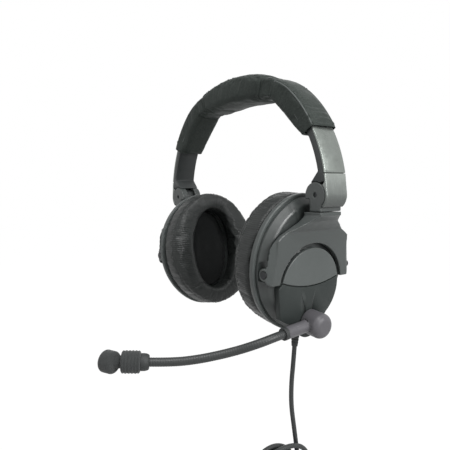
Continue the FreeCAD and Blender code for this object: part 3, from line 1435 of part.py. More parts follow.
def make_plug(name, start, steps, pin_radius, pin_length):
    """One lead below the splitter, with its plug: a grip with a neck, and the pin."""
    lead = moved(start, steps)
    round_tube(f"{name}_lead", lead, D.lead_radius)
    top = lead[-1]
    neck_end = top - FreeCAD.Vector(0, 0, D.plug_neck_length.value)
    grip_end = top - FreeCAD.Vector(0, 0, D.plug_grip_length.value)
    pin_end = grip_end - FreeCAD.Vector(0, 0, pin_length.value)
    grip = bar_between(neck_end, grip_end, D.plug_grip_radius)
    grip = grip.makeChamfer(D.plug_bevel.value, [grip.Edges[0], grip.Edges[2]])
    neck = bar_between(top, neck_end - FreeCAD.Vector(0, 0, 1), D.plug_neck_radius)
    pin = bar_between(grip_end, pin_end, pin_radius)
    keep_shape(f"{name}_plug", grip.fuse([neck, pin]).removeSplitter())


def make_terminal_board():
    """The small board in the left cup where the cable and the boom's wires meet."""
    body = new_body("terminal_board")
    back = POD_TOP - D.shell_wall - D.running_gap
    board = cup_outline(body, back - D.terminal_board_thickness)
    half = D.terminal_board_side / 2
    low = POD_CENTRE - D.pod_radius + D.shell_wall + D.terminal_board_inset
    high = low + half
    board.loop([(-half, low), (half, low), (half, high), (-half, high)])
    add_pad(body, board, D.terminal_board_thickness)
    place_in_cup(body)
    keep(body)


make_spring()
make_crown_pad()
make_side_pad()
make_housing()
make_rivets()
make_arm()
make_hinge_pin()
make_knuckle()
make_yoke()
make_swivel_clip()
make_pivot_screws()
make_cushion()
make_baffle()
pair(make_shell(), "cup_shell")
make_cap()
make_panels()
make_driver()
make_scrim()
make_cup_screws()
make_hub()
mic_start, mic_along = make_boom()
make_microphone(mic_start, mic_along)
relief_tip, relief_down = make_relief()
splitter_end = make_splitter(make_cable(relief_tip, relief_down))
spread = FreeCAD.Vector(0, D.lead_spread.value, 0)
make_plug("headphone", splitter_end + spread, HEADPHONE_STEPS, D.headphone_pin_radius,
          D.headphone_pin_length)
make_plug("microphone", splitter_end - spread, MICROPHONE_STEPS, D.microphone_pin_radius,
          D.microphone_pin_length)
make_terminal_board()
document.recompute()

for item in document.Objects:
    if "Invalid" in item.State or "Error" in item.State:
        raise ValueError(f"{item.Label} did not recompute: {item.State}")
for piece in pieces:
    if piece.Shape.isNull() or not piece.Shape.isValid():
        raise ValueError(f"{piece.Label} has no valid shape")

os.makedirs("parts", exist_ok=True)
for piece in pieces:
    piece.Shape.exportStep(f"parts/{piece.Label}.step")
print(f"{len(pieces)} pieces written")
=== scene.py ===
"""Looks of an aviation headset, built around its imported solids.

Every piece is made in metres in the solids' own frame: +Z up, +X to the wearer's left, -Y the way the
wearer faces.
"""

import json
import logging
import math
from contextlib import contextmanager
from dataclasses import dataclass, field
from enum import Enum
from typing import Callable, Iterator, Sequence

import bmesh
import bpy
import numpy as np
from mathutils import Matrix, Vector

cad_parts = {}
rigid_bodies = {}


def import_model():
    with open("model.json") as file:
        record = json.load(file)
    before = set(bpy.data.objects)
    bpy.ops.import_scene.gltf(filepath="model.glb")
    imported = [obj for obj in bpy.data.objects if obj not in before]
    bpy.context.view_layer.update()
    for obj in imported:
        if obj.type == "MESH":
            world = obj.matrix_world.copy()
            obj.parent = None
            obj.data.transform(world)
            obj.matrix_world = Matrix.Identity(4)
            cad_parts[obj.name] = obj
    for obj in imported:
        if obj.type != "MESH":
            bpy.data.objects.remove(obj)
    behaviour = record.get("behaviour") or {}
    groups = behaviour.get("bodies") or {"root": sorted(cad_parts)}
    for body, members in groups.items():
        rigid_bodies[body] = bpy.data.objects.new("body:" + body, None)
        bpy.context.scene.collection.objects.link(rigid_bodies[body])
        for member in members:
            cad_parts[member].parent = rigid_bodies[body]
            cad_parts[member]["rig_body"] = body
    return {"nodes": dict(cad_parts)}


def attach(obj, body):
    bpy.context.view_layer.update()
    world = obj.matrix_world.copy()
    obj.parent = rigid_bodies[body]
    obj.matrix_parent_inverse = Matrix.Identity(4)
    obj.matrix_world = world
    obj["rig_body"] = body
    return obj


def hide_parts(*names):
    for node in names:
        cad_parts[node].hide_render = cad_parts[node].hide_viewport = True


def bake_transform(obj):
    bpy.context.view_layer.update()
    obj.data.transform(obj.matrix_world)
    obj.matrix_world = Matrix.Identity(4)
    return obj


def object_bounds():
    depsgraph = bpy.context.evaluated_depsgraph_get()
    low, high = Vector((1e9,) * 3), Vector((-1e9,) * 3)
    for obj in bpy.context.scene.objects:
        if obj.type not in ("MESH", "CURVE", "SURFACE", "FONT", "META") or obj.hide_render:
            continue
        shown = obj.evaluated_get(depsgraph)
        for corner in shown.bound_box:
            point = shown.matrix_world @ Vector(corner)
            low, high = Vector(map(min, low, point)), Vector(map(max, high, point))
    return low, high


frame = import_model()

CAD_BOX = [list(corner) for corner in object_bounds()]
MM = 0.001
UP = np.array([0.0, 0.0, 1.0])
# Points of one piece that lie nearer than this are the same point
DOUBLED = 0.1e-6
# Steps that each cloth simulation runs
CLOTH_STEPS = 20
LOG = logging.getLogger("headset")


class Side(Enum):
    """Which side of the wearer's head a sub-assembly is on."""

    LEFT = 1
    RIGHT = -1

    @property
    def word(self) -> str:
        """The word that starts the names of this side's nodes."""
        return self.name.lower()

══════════

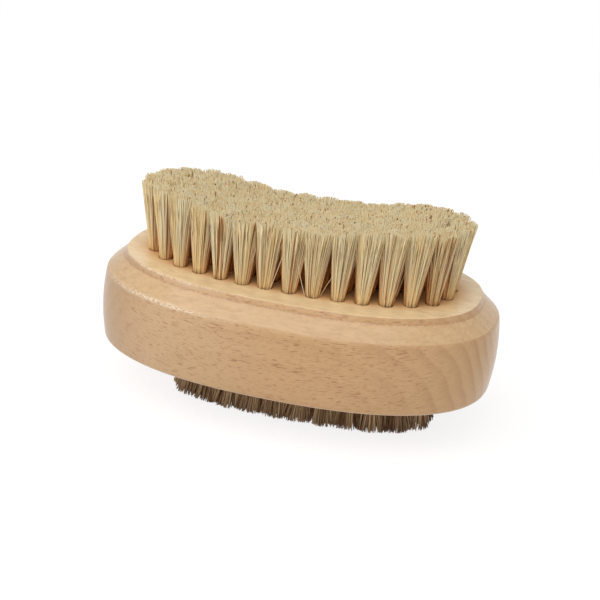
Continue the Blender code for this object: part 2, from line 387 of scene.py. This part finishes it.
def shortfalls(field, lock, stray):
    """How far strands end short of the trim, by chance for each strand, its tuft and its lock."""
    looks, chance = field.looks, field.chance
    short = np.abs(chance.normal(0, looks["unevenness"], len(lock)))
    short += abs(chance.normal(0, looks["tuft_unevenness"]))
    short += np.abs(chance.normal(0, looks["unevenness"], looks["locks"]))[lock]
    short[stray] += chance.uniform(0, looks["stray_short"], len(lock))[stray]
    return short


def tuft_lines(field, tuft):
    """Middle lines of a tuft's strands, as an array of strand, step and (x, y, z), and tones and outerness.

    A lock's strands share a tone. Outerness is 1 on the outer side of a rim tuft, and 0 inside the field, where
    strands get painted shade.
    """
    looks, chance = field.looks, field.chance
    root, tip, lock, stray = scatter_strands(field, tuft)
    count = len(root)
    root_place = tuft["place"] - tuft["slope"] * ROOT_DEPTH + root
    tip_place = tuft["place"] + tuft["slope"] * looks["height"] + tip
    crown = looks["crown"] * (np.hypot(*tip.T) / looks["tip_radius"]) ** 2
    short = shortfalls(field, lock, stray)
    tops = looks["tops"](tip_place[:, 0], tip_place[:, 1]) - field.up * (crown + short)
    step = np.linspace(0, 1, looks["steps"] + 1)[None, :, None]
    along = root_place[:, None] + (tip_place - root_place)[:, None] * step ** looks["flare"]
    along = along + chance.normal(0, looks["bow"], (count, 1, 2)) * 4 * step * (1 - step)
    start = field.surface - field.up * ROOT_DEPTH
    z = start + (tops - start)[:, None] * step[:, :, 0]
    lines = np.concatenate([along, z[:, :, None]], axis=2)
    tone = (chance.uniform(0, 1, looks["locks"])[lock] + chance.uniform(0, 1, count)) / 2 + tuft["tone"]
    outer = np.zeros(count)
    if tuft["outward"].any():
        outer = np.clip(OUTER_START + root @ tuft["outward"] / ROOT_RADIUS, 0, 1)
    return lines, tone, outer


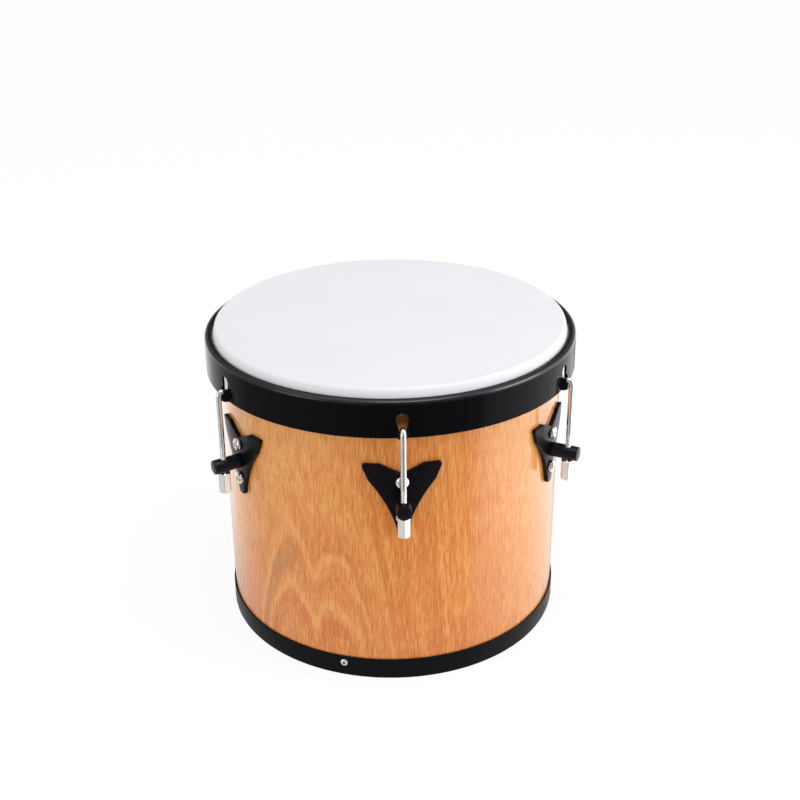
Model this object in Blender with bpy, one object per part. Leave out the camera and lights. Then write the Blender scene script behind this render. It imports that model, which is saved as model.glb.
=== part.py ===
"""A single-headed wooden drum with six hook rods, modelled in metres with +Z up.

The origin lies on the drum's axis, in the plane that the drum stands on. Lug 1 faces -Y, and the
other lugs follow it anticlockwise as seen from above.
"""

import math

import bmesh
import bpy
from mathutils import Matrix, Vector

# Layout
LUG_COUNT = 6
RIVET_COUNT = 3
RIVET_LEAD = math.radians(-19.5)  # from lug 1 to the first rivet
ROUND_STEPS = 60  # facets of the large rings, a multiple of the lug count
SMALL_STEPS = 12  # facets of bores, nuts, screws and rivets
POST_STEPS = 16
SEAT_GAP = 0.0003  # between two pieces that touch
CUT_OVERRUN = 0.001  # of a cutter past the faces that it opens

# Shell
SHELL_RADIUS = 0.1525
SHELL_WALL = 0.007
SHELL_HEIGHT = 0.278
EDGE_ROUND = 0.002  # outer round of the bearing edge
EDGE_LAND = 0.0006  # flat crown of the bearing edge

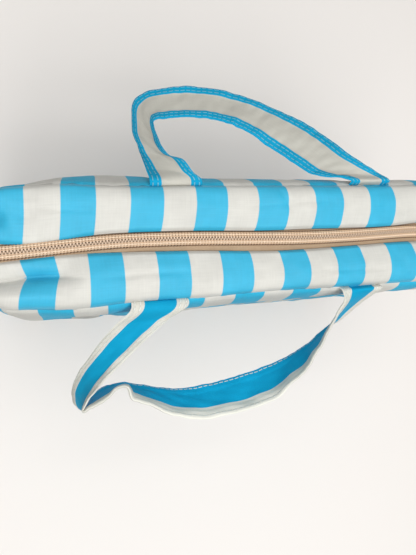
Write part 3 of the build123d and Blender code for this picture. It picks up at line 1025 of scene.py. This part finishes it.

══════════

• TO BE DONE
Reproduce, exactly as written, the stretch of lines whose first line is the one with "for item in" and whose last line is the one with "obj.data.transform(world)".

• IN RESPONSE
for item in document.Objects:
    if "Invalid" in item.State or "Error" in item.State:
        raise ValueError(f"{item.Label} did not recompute: {item.State}")
for piece in pieces:
    if piece.Shape.isNull() or not piece.Shape.isValid():
        raise ValueError(f"{piece.Label} has no valid shape")

os.makedirs("parts", exist_ok=True)
for piece in pieces:
    piece.Shape.exportStep(f"parts/{piece.Label}.step")
print(f"{len(pieces)} pieces written")
=== scene.py ===
"""Looks of an aviation headset, built around its imported solids.

Every piece is made in metres in the solids' own frame: +Z up, +X to the wearer's left, -Y the way the
wearer faces.
"""

import json
import logging
import math
from contextlib import contextmanager
from dataclasses import dataclass, field
from enum import Enum
from typing import Callable, Iterator, Sequence

import bmesh
import bpy
import numpy as np
from mathutils import Matrix, Vector

cad_parts = {}
rigid_bodies = {}


def import_model():
    with open("model.json") as file:
        record = json.load(file)
    before = set(bpy.data.objects)
    bpy.ops.import_scene.gltf(filepath="model.glb")
    imported = [obj for obj in bpy.data.objects if obj not in before]
    bpy.context.view_layer.update()
    for obj in imported:
        if obj.type == "MESH":
            world = obj.matrix_world.copy()
            obj.parent = None
            obj.data.transform(world)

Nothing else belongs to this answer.